Look through the data below. Collect every line where the word "parts" occurs.
━━━━━━━━━━━━━━━━━━━━
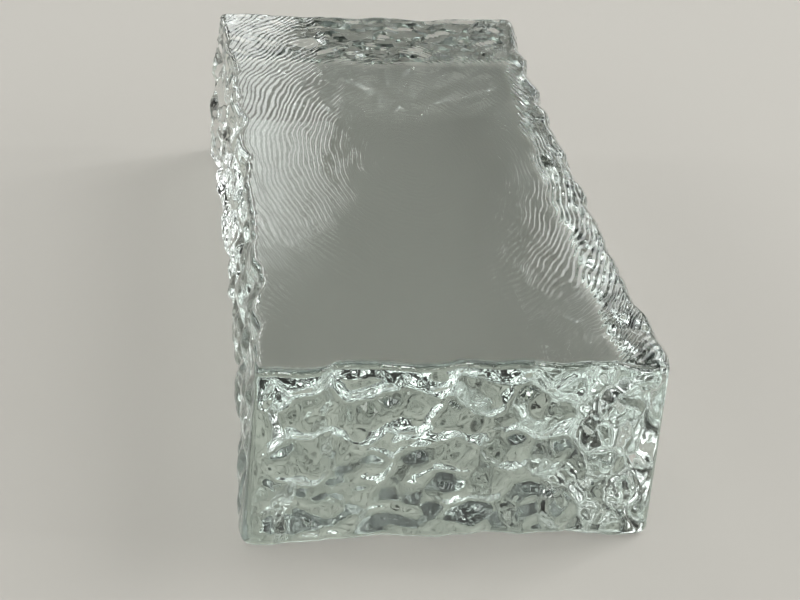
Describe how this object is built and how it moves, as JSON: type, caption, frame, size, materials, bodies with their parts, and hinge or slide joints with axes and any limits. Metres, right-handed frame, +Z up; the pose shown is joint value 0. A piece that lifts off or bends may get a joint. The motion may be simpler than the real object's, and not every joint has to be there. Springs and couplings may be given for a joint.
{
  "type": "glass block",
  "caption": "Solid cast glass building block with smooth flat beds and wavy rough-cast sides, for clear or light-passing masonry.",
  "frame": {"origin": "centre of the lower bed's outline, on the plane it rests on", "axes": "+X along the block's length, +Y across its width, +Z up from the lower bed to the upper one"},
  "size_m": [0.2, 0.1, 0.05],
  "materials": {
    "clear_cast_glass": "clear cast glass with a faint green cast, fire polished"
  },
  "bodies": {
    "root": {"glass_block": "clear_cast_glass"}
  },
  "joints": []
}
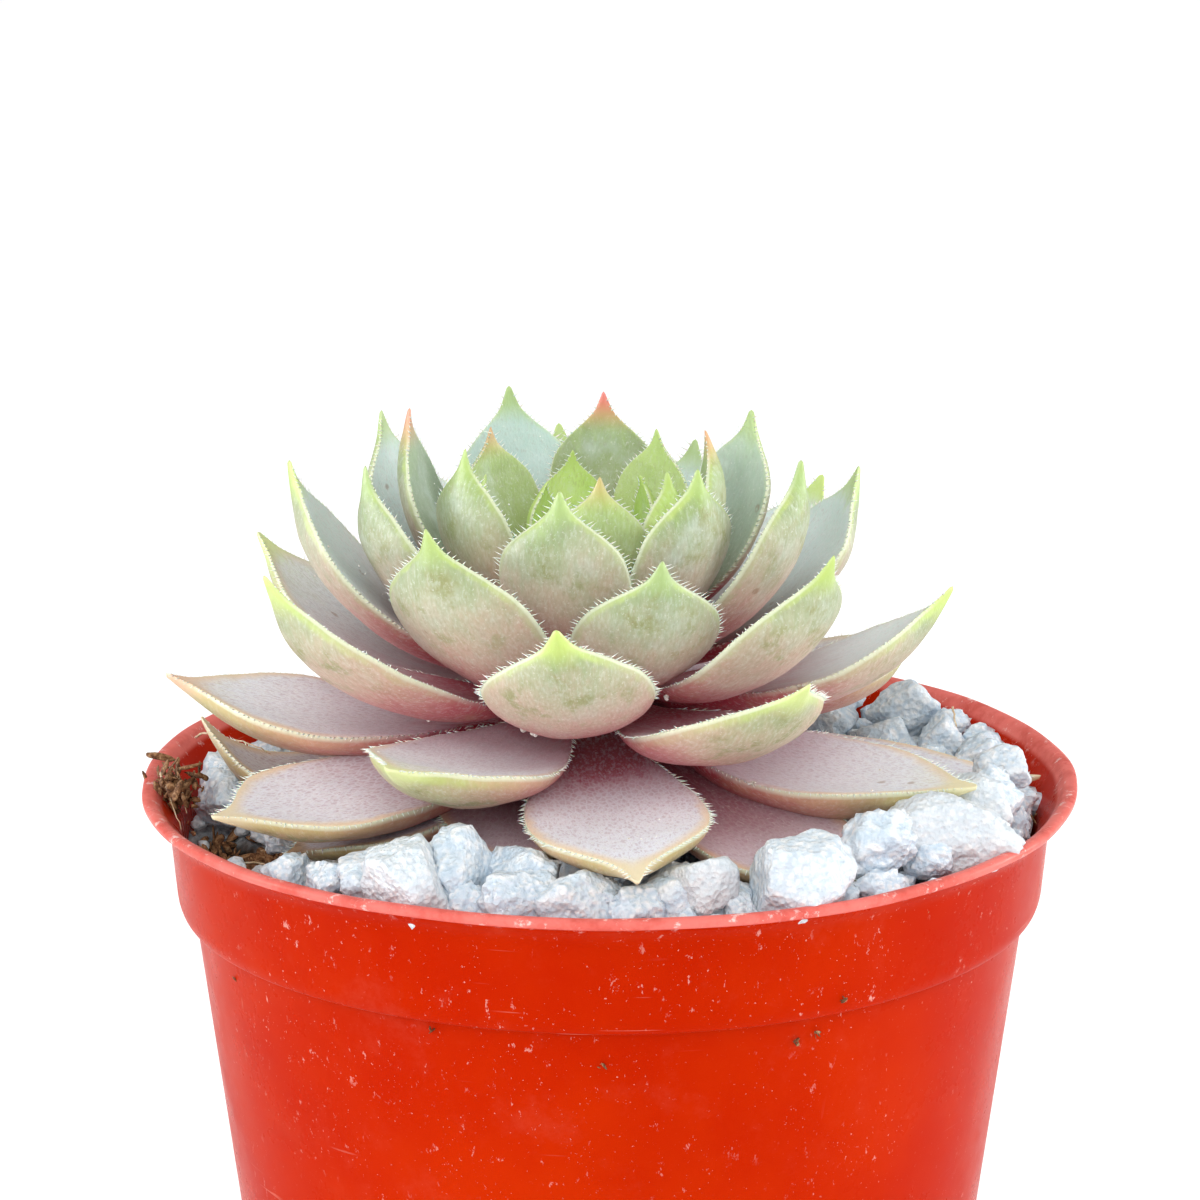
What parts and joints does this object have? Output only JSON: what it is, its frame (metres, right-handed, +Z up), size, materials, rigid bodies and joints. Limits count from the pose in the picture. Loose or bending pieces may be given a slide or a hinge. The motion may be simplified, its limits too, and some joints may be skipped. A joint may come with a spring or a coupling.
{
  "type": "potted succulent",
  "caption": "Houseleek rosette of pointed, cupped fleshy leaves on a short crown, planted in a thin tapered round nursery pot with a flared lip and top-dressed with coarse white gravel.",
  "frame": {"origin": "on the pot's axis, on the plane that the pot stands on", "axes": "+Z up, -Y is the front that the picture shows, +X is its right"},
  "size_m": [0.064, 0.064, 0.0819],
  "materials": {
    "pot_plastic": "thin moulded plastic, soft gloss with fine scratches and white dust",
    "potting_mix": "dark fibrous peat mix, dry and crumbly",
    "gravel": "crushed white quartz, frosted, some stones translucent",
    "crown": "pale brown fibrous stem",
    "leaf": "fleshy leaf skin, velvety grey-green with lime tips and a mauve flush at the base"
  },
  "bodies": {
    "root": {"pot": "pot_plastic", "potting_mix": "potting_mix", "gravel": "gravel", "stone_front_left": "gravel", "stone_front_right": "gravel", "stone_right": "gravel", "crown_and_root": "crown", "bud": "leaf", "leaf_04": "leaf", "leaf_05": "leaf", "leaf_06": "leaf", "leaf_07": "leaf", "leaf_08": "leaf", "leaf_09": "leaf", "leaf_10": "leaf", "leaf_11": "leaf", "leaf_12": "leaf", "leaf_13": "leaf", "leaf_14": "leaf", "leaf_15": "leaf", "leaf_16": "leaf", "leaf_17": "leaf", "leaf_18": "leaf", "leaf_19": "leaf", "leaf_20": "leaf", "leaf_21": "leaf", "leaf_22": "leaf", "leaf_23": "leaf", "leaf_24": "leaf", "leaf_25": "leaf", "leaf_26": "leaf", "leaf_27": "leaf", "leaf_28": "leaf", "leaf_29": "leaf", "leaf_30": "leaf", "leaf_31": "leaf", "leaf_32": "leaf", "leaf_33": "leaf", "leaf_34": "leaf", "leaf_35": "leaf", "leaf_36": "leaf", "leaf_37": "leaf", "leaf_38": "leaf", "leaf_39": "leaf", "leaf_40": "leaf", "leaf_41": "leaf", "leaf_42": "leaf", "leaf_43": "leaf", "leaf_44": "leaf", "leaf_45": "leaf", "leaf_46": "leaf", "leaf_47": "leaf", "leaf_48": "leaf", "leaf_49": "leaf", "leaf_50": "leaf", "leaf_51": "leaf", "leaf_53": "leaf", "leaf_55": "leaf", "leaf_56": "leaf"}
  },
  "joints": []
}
━━━━━━━━━━━━━━━━━━━━
- Complete response
Describe how this object is built and how it moves, as JSON: type, caption, frame, size, materials, bodies with their parts, and hinge or slide joints with axes and any limits. Metres, right-handed frame, +Z up; the pose shown is joint value 0. A piece that lifts off or bends may get a joint. The motion may be simpler than the real object's, and not every joint has to be there. Springs and couplings may be given for a joint.
What parts and joints does this object have? Output only JSON: what it is, its frame (metres, right-handed, +Z up), size, materials, rigid bodies and joints. Limits count from the pose in the picture. Loose or bending pieces may be given a slide or a hinge. The motion may be simplified, its limits too, and some joints may be skipped. A joint may come with a spring or a coupling.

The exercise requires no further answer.